Pattern search takes the lead

Across 100 iterations, fuzzy-PS delivered the lowest RMSE of 0.6861, beating fuzzy-PSO (0.9454) and fuzzy-GA (1.257). That translated into faster settling, lower steady-state oscillations, and superior energy capture when irradiance and temperature changed abruptly. The team also experimented with a refined variant labeled “PA,” yet the headline metrics attribute the best error performance to the PS-tuned fuzzy controller.

In comparative runs against P&O, the fuzzy-PS controller consistently tracked the true MPP with minimal dithering and handled step changes in operating conditions more gracefully. The result: sustained average MPPT efficiency of 99.7% and peak power draws up to 74.48 kW.

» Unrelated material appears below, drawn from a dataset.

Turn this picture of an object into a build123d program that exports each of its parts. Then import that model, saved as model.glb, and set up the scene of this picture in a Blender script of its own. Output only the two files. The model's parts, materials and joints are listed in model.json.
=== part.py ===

  • P&O and HC: Simple and low-cost but oscillate around MPP; performance degrades with rapid irradiance shifts.
  • IC: More precise in theory but can still oscillate and demands higher computation.
  • PSO and GA: Powerful metaheuristics that improve tracking, yet can suffer premature convergence and local minima entrapment.
  • ANN: Fast convergence but requires extensive, accurate training; risk of local minima.
  • FLC: Model-free and well-suited to nonlinearities, but traditional tuning is time-consuming without optimization support.

Pattern search stands out because it’s a derivative-free local optimizer that balances exploration and exploitation without gradient information. When used to tune fuzzy MFs and rules, PS provides robust convergence and resilience under noisy, time-varying PV operating conditions—precisely where classical heuristics and some metaheuristics falter.

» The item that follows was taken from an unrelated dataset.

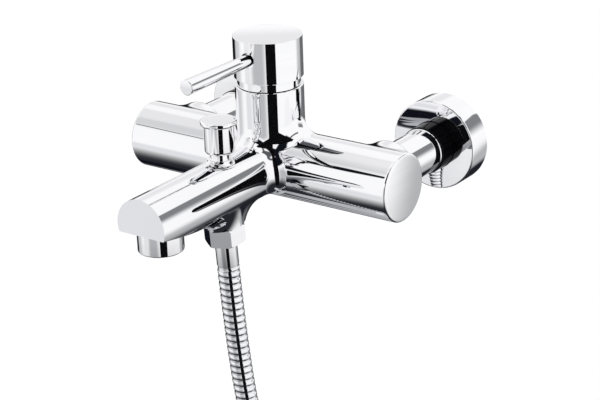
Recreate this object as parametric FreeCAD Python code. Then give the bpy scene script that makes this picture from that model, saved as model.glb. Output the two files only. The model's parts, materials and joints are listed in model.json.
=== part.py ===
"""Wall mounted single lever bath and shower mixer, with its shower hose, in millimetres.

X runs along the wall, Y runs into the wall and Z is up. The origin is on the wall, midway
between the two water inlets and level with the axis of the body.
"""
import FreeCAD
import Part

import math
import os

V = FreeCAD.Vector

# ---- overall sizes
INLET_SPACING = 150.0          # between the two wall connections
WALL_TO_BODY = 92.0            # from the wall to the axis of the body
BODY_OVERHANG = 25.0           # body beyond the axis of each inlet
BODY_LENGTH = INLET_SPACING + 2 * BODY_OVERHANG
SPOUT_REACH = 223.4            # from the wall to the face of the spout
COLUMN_TOP = 51.0              # top of the casting above its axis

# ---- clearances
FIT_GAP = 0.05                 # threads and slip fits within one body, on the radius
RUN_GAP = 0.1                  # turning and sliding fits, on the radius
SEAT_CLEARANCE = 0.2           # cartridge in its bore, on the radius

# ---- casting
TUBE_R = 21.8
TUBE_WALL = 6.3
COLUMN_WALL = 4.3
SPOUT_R = 17.8
SPOUT_DROP = 0.5               # spout axis below the body axis
SPOUT_FLAT = 5.5               # flat underside below the spout axis, at the face
SPOUT_SLOPE = 12.0             # degrees, the underside falls away from the face
AERATOR_GAP = 0.4              # round the aerator in the underside
STUB_R = 14.5
NECK_R = 19.3                  # the thick root of each inlet stub
NECK_END = 66.0                # from the wall to the end of the root
NECK_TAPER = 4.8
STUB_END = 33.0                # from the wall to the end of an inlet stub
CHAMBER_R = TUBE_R - TUBE_WALL
CHAMBER_INNER_X = 27.0
INLET_BORE_R = 8.0
PORT_R = 3.4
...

How the controller works in the converter loop

The system measures PV voltage and current and computes a reference operating point for the array. The fuzzy controller processes the error and error-rate signals, producing a duty ratio that drives PWM generation. The PWM signal is applied to the IGBT gate in the DC-DC boost converter, shifting the operating point toward the MPP. By constraining reference voltage within bounds and continuously refining the duty ratio, the loop avoids runaway behavior and reduces steady-state ripple.

Performance under real-world variability

Under rapid irradiance and temperature swings, the fuzzy-PS controller demonstrated quick convergence to the MPP and negligible oscillation once settled. Compared with P&O, it captured more energy over time, especially during fast transients. The study notes that the optimization process consistently improved fuzzy MF shapes, yielding robust behavior across test profiles, including partial shading and non-uniform irradiance scenarios commonly responsible for hot spots and mismatch losses.

Why it matters

As PV deployment scales across rooftops, utility farms, and microgrids, MPPT reliability under diverse conditions becomes a major lever for lifetime energy yield. The fuzzy-PS approach offers a practical path to higher performance without demanding detailed models or heavy computational overhead. For developers and system integrators, it represents a compelling middle ground: smarter than heuristics, lighter than deeply trained AI.

Main contributions

  • Introduces a fuzzy logic MPPT controller tuned via pattern search to improve convergence speed and reduce oscillations in a DC-DC boost converter.
  • Optimizes fuzzy membership functions using PS, GA, and PSO with RMSE as the objective; PS achieves the best RMSE (0.6861) within 100 iterations.
  • Demonstrates robust performance under irradiance and temperature variations, achieving up to 74.48 kW and an average MPPT efficiency of 99.7%.
  • Provides a head-to-head comparison against P&O, showing superior tracking accuracy and energy capture.
  • Positions derivative-free optimization (PS) as a practical, computation-light alternative to heavy metaheuristics and manually tuned fuzzy designs.

Bottom line: By fusing fuzzy logic with pattern search optimization, this MPPT architecture delivers near-ideal tracking efficiency and resilience in the face of real-world PV volatility—raising the bar for next-generation solar power electronics.